An employee of a company may also be an agent of the firm. In MMC Power Sdn Bhd & Anor v Abdul Fattah B Mogawan & Anor [2001] 1 MLJ 169, it was held on appeal that the Defendants were bound by the acts of their employee who was given authority to act on behalf of the company. Hence, based on the said case, the company will be bound by the acts of a customer representative who may also be an employee of the company.

But if the customer representative is not an authorized person to enter contracts on behalf of the company, then the said contract shall not bind the company even though the customer representative acknowledged that he has authority to do so.

In the event that an issue arises on the legal capacity of the customer representative, we may rely on the agency by estoppel rule or the Indoor Management Rule.

 Agency by Estoppel: Apparent and Ostensible Authority 

Agency by estoppel arises where one person acted as to lead another to believe that he has authorized a third person to act on his behalf, and that other such belief enters in transactions with the third person within the scope of such ostensible authority.

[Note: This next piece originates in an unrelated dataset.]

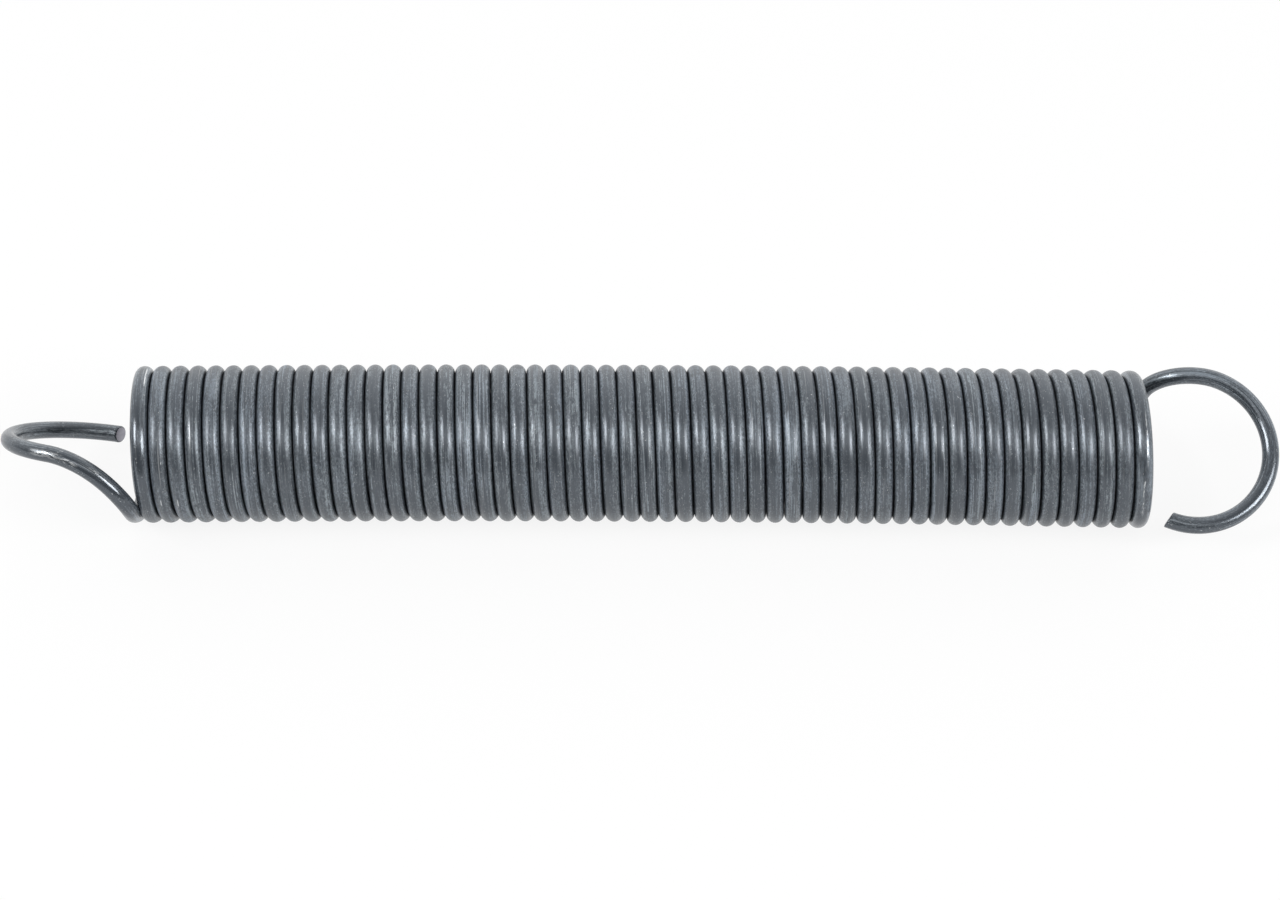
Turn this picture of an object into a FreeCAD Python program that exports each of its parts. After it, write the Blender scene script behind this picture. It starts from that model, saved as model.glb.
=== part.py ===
"""Extension spring: one length of round steel wire, wound close into a long right-hand coil,
with a full loop bent out of each end for hooking on.

Frame, in millimetres: X runs along the coil, Z is up and the origin is on the coil's axis at
mid-length. The spring lies on its coils, as it comes to rest on a bench. Its two loops stand
a quarter turn apart, one leaning each way from the vertical, and half a turn about Z carries
the right-hand end of the coil onto the left-hand one.
"""
import FreeCAD, Part
import math
import os

# Wire and coil
WIRE_DIAMETER = 4.0
COIL_MEAN_DIAMETER = 32.9
COIL_PITCH = 4.2
COIL_TURNS = 56.25
# Where the wire is at mid-length, counted about the axis from +Y: at its lowest
MID_LENGTH_ANGLE = -90.0

# End loops, measured on the wire's centre line
LOOP_MEAN_DIAMETER = 36.5
# Centre of each loop, beyond the point where the wire leaves the coil
LOOP_STANDOFF = 11.7
# Angles round a loop count from its far crown, positive towards the side where its wire starts
LOOP_START_ANGLE = 69.0
RIGHT_FREE_END_ANGLE = -112.5
LEFT_FREE_END_ANGLE = -105.0
# How far each loop leans out of the plane through the coil's axis, and swings within it
RIGHT_LEAN_ANGLE = 15.0
RIGHT_SWING_ANGLE = 4.0
LEFT_LEAN_ANGLE = 9.5
LEFT_SWING_ANGLE = -5.5

# Between coil and loop the wire climbs over two points. Seen along the loop's axis each lies
# an inset inside the loop's round, and it is set in from the coil's centre line by a depth.
SHOULDER_ANGLE = 128.5
SHOULDER_INSET = 1.25
SHOULDER_DEPTH = 2.9
CLIMB_ANGLE = 110.0
CLIMB_INSET = 0.45
CLIMB_DEPTH = 7.85

# The two ends are cropped askew, longer on the outside of the loop, and their edges broken.
# The wire is drawn past each crop by an allowance, for the crop to take away.
CROP_SLANT_ANGLE = 15.0
CROP_ALLOWANCE = 1.0
END_EDGE_RADIUS = 0.3

COIL_RADIUS = COIL_MEAN_DIAMETER / 2
COIL_LENGTH = COIL_PITCH * COIL_TURNS
LOOP_RADIUS = LOOP_MEAN_DIAMETER / 2
WIRE_RADIUS = WIRE_DIAMETER / 2

CENTRE = FreeCAD.Vector(0, 0, 0)
ALONG = FreeCAD.Vector(1, 0, 0)
UP = FreeCAD.Vector(0, 0, 1)


def coil_angle(x):
    """Angle of the wire about the axis at x, in degrees from +Y towards +Z."""
    return MID_LENGTH_ANGLE + 360.0 * x / COIL_PITCH


def off_axis(angle):
    """Unit vector away from the axis at an angle in degrees, from +Y towards +Z."""
    turned = math.radians(angle)
    return FreeCAD.Vector(0, math.cos(turned), math.sin(turned))


def coil_edges():
    """The coil's centre line, one edge per turn, from the left end of the coil to the right."""
    whole_turns = math.floor(COIL_TURNS)
    turns = [1.0] * whole_turns
    if COIL_TURNS > whole_turns:
        turns.append(COIL_TURNS - whole_turns)
    edges = []
    for index, turn in enumerate(turns):
        helix = Part.makeHelix(COIL_PITCH, COIL_PITCH * turn, COIL_RADIUS)
        # It is wound about Z from +X. This turns Z onto X and +X onto +Y.
        helix.rotate(CENTRE, FreeCAD.Vector(1, 1, 1), 120)
        helix.rotate(CENTRE, ALONG, coil_angle(-COIL_LENGTH / 2))
        helix.translate(ALONG * (COIL_PITCH * index - COIL_LENGTH / 2))
        edges += helix.Edges
    return edges


class Hook:
    """Climb, loop and cropped end of the wire, drawn at the coil's right-hand end."""

    def __init__(self, lean, swing, free_end):
        """Sets the loop's own axes from its lean and swing. All three angles are in degrees."""
        root_angle = coil_angle(COIL_LENGTH / 2)
        self.inwards = off_axis(root_angle) * -1
        self.onwards = off_axis(root_angle + 90)
        self.centre = ALONG * (COIL_LENGTH / 2 + LOOP_STANDOFF)
        leant = math.radians(lean)
        swung = math.radians(swing)
        across = ALONG * math.sin(swung) + self.inwards * math.cos(swung)
        self.crown = ALONG * math.cos(swung) - self.inwards * math.sin(swung)
        self.side = self.onwards * math.cos(leant) - across * math.sin(leant)
        self.free_end = free_end

    def spoke(self, angle):
        """Unit vector from the loop's centre towards its wire, at an angle in degrees."""
        turned = math.radians(angle)
        return self.crown * math.cos(turned) + self.side * math.sin(turned)

    def on_loop(self, angle):
        """Point of the loop's centre line at an angle in degrees."""
        return self.centre + self.spoke(angle) * LOOP_RADIUS

    def on_climb(self, angle, inset, depth):
        """Point that the wire passes over between the coil and the loop."""
        turned = math.radians(angle)
        spoke = ALONG * math.cos(turned) + self.onwards * math.sin(turned)
        return self.centre + spoke * (LOOP_RADIUS - inset) - self.inwards * (COIL_RADIUS - depth)

    def climb_edge(self):
        """Centre line of the wire from the end of the coil to the start of the loop."""
        points = [
            ALONG * (COIL_LENGTH / 2) - self.inwards * COIL_RADIUS,
            self.on_climb(SHOULDER_ANGLE, SHOULDER_INSET, SHOULDER_DEPTH),
            self.on_climb(CLIMB_ANGLE, CLIMB_INSET, CLIMB_DEPTH),
            self.on_loop(LOOP_START_ANGLE),
        ]
        travelled = [0.0]
        for before, after in zip(points, points[1:]):
            travelled.append(travelled[-1] + before.distanceToPoint(after))
        leaving_coil = self.onwards * (2 * math.pi * COIL_RADIUS) + ALONG * COIL_PITCH
        climb = Part.BSplineCurve()
        climb.interpolate(
            Points=points,
            Parameters=travelled,
            InitialTangent=leaving_coil.normalize(),
            FinalTangent=self.spoke(LOOP_START_ANGLE - 90),
            Scale=False,
        )
        return climb.toShape()

    def loop_edge(self):
        """Centre line of the loop, drawn past the crop by its allowance."""
        last = self.free_end - math.degrees(CROP_ALLOWANCE / LOOP_RADIUS)
        halfway = (LOOP_START_ANGLE + last) / 2
        ends = self.on_loop(LOOP_START_ANGLE), self.on_loop(halfway), self.on_loop(last)
        return Part.Arc(*ends).toShape()

    def offcut(self):
        """Short bar, wider than the wire, that fills the space beyond the cropped end."""
        outwards = self.spoke(self.free_end)
        onwards = self.spoke(self.free_end - 90)
        slant = math.radians(CROP_SLANT_ANGLE)
        removed = onwards * math.cos(slant) - outwards * math.sin(slant)
        rim = Part.makeCircle(1.5 * WIRE_RADIUS, self.on_loop(self.free_end), removed)
        return Part.Face(Part.Wire(rim)).extrude(removed * WIRE_RADIUS)


def spring():
    """The whole spring, one solid swept along the wire, then cropped and edged at both ends."""
    right_hook = Hook(RIGHT_LEAN_ANGLE, RIGHT_SWING_ANGLE, RIGHT_FREE_END_ANGLE)
    left_hook = Hook(LEFT_LEAN_ANGLE, LEFT_SWING_ANGLE, LEFT_FREE_END_ANGLE)
    left_shapes = [left_hook.loop_edge(), left_hook.climb_edge(), left_hook.offcut()]
    for shape in left_shapes:
        shape.rotate(CENTRE, UP, 180)
    left_loop, left_climb, left_offcut = left_shapes
    right_loop = right_hook.loop_edge()
    path = Part.Wire([left_loop, left_climb] + coil_edges() + [right_hook.climb_edge(), right_loop])

    start = right_loop.ParameterRange[1]
    section = Part.makeCircle(WIRE_RADIUS, right_loop.valueAt(start), right_loop.tangentAt(start))
    wire = path.makePipeShell([Part.Wire(section)], True, False)
    wire = wire.cut(right_hook.offcut()).cut(left_offcut)
    rims = []
    for face in wire.Faces:
        if isinstance(face.Surface, Part.Plane):
            rims += face.Edges
    return wire.makeFillet(END_EDGE_RADIUS, rims).Solids[0]


def main():
    """Build the spring, print its size and write it out."""
    body = spring()
    box = body.BoundBox
    print(f"{body.Volume:.0f} mm3, {box.XLength:.2f} x {box.YLength:.2f} x {box.ZLength:.2f} mm")
    os.makedirs("parts", exist_ok=True)
    body.exportStep("parts/extension_spring.step")


main()
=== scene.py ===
"""Extension spring: its dressed wire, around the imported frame.

One round wire is wound close into a coil along X, with a full loop bent out of each end. The
wire is made again here as one tube, because the marks on it run along the wire. All lengths
are in metres, in the row's frame: X runs along the coil and Z is up.
"""

import logging
import math
from dataclasses import dataclass, field
from enum import Enum

import bpy
import numpy as np
from mathutils import Matrix, Vector


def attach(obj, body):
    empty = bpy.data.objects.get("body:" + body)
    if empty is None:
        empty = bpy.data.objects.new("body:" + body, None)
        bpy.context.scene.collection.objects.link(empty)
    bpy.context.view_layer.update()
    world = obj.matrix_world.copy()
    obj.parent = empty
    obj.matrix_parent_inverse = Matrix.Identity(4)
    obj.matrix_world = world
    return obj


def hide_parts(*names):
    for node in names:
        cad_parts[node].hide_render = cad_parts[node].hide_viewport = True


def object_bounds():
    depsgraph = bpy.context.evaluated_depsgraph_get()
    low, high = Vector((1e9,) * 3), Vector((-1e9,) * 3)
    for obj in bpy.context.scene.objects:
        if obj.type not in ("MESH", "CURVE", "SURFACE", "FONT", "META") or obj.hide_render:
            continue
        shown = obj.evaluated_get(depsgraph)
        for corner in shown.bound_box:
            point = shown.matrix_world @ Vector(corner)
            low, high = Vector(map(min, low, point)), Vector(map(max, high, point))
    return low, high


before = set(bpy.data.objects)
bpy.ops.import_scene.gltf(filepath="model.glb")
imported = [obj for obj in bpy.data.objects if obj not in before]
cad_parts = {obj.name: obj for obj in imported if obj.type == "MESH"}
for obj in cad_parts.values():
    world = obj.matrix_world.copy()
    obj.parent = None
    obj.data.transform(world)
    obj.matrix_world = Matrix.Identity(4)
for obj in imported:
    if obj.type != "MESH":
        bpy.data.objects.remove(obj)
CAD_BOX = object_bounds()
MM = 0.001
LOG = logging.getLogger("extension_spring")

ALONG = np.array([1.0, 0.0, 0.0])
WIRE_RADIUS = 2.0 * MM
# The attribute that holds each point's place on the straight wire, before it was wound
WIRE_MAP = "straight_wire"

Colour = tuple[float, float, float, float]
Span = tuple[float, float]
Socket = bpy.types.NodeSocket


class Side(Enum):
    """The two ends of the coil. The value is the end's sign along X."""

    LEFT = -1
    RIGHT = 1


def unit(vector: np.ndarray) -> np.ndarray:
    """The vector, or each row of vectors, at a length of one."""
    return vector / np.linalg.norm(vector, axis=-1, keepdims=True)


def off_axis(angle: float) -> np.ndarray:
    """Unit vector away from the coil's axis, at an angle in radians from +Y towards +Z."""
    return np.array([0.0, math.cos(angle), math.sin(angle)])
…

However, the agency by estoppel rule only applies when a company leads the third party to believe that an agent (i.e. customer representative) is acting on his behalf. In our case, the representation that the customer representative is acting on behalf of the company is done by the customer representative himself and hence the agency by estoppel rule doesn’t apply.

Indoor Management Rule (Turquand’s rule)

This rule, derived from the case of Royal British Bank v Turquand (1855) 5 E & B 248 applied in the Malaysian case of Standard Chartered Bank v Central Wood Tiles Sdn Bhd [1990] 2 MLJ 361, provides protection to persons dealing with a company in good faith. An outsider dealing with a company does not need to enquire into the regularity in the internal affairs and proceedings of the company, and may assume that all is being done regularly (see K Sivapragasam a/l Krishnar v Renominium Development Sdn Bhd & Ors [1998] 4 MLJ 535).

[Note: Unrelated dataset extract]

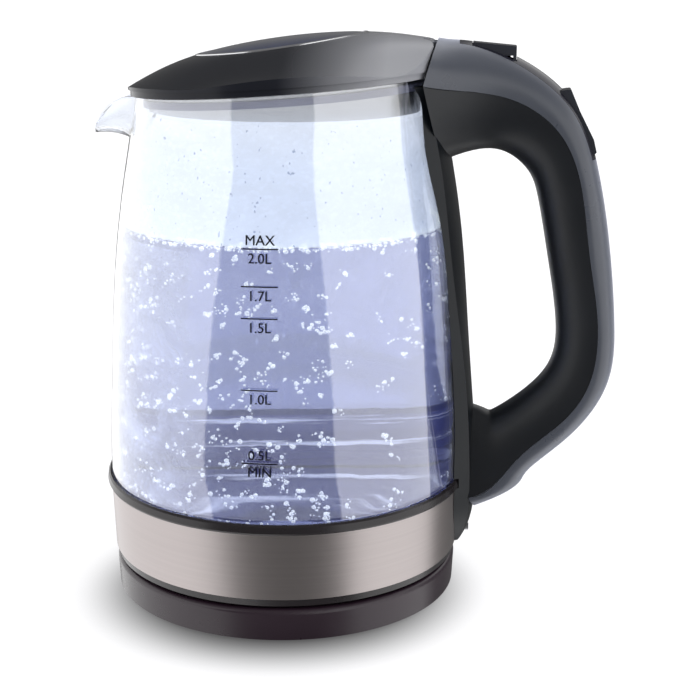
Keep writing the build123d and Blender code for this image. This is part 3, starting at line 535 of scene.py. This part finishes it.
class KETTLE_OT_add_handle_seams(bpy.types.Operator):
    """Lays dark strips in the parting lines between the handle's two shells, as painted shade for the gaps
    between the shells
    """

    bl_idname = "kettle.add_handle_seams"
    bl_label = "Add handle seams"

    # along the parting line: distance behind the jug's axis, height and half-width of the handle, in mm
    stations = ((75.6, 224.4, 20.5), (90.9, 222.3, 15.5), (104.0, 217.7, 13.3), (117.0, 207.6, 12.6),
                (127.0, 187.5, 12.3), (132.6, 155.0, 12.2), (137.6, 124.0, 12.2), (135.3, 98.5, 12.4),
                (123.5, 79.8, 12.8), (105.0, 62.4, 13.3))

    def strip(self, side, radius, depth):
        """Round strip along one side's parting line, its middle at a depth under the surface."""
        start_clean()
        bpy.ops.curve.primitive_bezier_curve_add(location=(0, 0, 0))
        strip = bpy.context.object
        curve = strip.data
        line = curve.splines[0]
        line.bezier_points.add(len(self.stations) - 2)
        for point, (behind, height, half_width) in zip(line.bezier_points, self.stations):
            point.co = Vector((behind, side * (half_width - depth / MM), height)) * MM
            point.handle_left_type = point.handle_right_type = "AUTO"
        curve.resolution_u = 10
        curve.bevel_depth = radius
        curve.bevel_resolution = 2
        curve.use_fill_caps = True
        bpy.ops.object.convert(target="MESH")
        return bpy.context.object

    def execute(self, context):
        seams = joined([self.strip(side, radius=1.3 * MM, depth=1.5 * MM) for side in (-1, 1)])
        bpy.ops.object.shade_smooth_by_angle(angle=math.radians(40))
        # painted shade: near-black strips that stand for the shade in the parting lines
        material = plastic("seam_painted_shade", (0.004, 0.004, 0.006), roughness=0.6, grain_size=1200.0, depth=0.04,
                           specular=0.2)
        end_piece(seams, "handle_seams", "jug", material)
        return {"FINISHED"}


class KETTLE_OT_finish_lid(bpy.types.Operator):
    """Gives the lid its gloss flank, insert, silver line and steel cup"""

    bl_idname = "kettle.finish_lid"
    bl_label = "Finish lid"

    def execute(self, context):
        colours = context.scene.kettle_plastic
        metals = context.scene.kettle_metal
        flank = plastic("lid_gloss", colours.lid_colour, roughness=0.24, grain_size=900.0, depth=0.012,
                        marks=0.06, specular=0.20)
        # painted light on the lid's flank, growing towards the hinge
        paint_light_towards_rear(flank, colours.lid_rear_painted_light)
        paint(flank, "lid_shell")
        paint(
            plastic("insert_gloss", colours.insert_colour, roughness=0.14, grain_size=900.0, depth=0.008,
                    marks=0.05, coat=0.5),
            "lid_insert",
        )
        paint(metal("silver_line", (0.80, 0.80, 0.82), roughness=0.16), "lid_trim_ring")
        paint(brushed("cup_steel", metals.bright_colour, roughness=0.24, depth=0.10, streaks=0.15), "lid_cup")
        return {"FINISHED"}


# ---------------------------------------------------------------- modelling helpers


def start_clean():
    """Leaves edit mode and deselects everything."""
    if bpy.context.object and bpy.context.object.mode != "OBJECT":
        bpy.ops.object.mode_set(mode="OBJECT")
    bpy.ops.object.select_all(action="DESELECT")


def end_piece(piece, name, body, material):
    """Names a finished piece, gives it its finish and its body, with its place kept in its mesh."""
    start_clean()
    piece.select_set(True)
    bpy.context.view_layer.objects.active = piece
    bpy.ops.object.transform_apply(location=True, rotation=True, scale=True)
    piece.name = name
    piece.data.name = name
    piece.data.materials.clear()
    piece.data.materials.append(material)
    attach(piece, body)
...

However, the Indoor Management Rule has its limit. Pennington’s Company Law (2nd Ed) at pp 137-138 expressed the rule in Turquand’s case and its limits, in the following terms:

The rule prescribed that if a person deals in good faith with the board of directors or other representative body of a company which is in fact exercising powers of management and direction of its business and affairs, that person is not affected by defects of procedure within the company or by its failure to fulfil conditions which are required by the company’s memorandum or articles to be      fulfilled before the act or transaction in question is effected

In another words, the rule is only limited to deals with the board of directors or other representative body of a company. If the customer representative is an individual low in the corporate hierarchy, we cannot take advantage of the rule in Turquand’s case (Mahfuz Bib Hashim v Koperasi Pekebun Kecil Daerah Segamat & Ors [2005] 3 MLJ 726).

Letter of Comfort

comfort

What is a Letter of Comfort?

It is a written assurance, often issued by the seller’s parent company or bank, which is intended to offer “comfort” to the buyer as to the seller’s ability or willingness to perform its obligations. Commercially, they may also be used to supplement or clarify the loan documents. Generally, comfort letters are not intended to be legally binding obligations but is usually a statement of moral responsibility. Comfort letters are issued because the seller is unable or unwilling to provide a bond or guarantee of performance.

Purpose of a Letter of Comfort

A comfort letter is used by the parent company to encourage a lending institution to issue a credit to a subsidiary. The purpose of having a comfort letter is to encourage the lending institution to enter into a legally binding transaction with the subsidiary company while attempting to avoid liability if the subsidiary fails to perform. Reasons for using a comfort letter are:

- seller’s guarantee facility may have been reached and it may be unable to procure further guarantees.

- seller is not empowered to obtain a guarantee because of financial constrains or its constitution or borrowing facilities

- issuer of the comfort letter may be unwilling to undertake a binding legal obligation on behalf of the seller.

- if the seller’s parent is to issue the letter, the parent may wish to preserve its own credit ratings and gearing

- unlike guarantees, on demand bonds and standby letter of credit, comfort letter are not required to be noted in a company’s           accounts as contingent liabilities.

Is a Letter of Comfort legally binding?

Comfort letters are usually not meant to be legally binding. However, this may depend on the party’s intention and how the letter is drafted. Thus, the effect of the letter may vary from non-binding statement of present intention (usually the case) to a legally binding contractual obligation. It is thought that because of how a letter of comfort is drafting, it may lead to subsequent involvement of the drafting party in the agreement itself. If so, this may just cause the letter of comfort to be part of the implied contract and assume the drafter to be the guarantor.

When is it legally binding?

It is legally binding if the party’s intended it to be so. Overall context of the transaction in which the comfort letter was written, the language of the letter may lead the court to to find the letter as part of an implied contract. If a parent company of a subsidiary which later became insolvent had a letter which contained a statement such as

“It is our policy to ensure that the business of (the subsidiary) is at all times in position to meet its liabilities to you under (the facility).”

This may not amount to a contractual promise as it was merely a statement of present fact. If the statement was inaccurate when given, the the buyer could have brought an action against the issuer in deceit or misrepresentation (refer to Benson Limited v Malaysian Mining Corporation Bhd (1989) 1 WLR 379).

Other examples of statements which may not be legally binding:

- “We are confident that our subsidiary will be able to meet its obligations to you”

- “We will not take any action which would prevent our subsidiary from fulfilling its obligations to you”

However, a comfort letter may sometimes contain express wording to the effect that it does not intend to be legally bound to reinforce the non-binding effect of the letter. This does not mean that it will not be bound. If it still contains the essential elements of a contract such as offer, acceptance, consideration, intention to create legal relations, it will inevitably lead to it being a legally binding contract. It would not matter if “comfort letter” is expressly stated on the letter because it constitutes a binding undertaking. However, if it is found to be a legally binding contract, resulting loss and damage may be difficult to prove.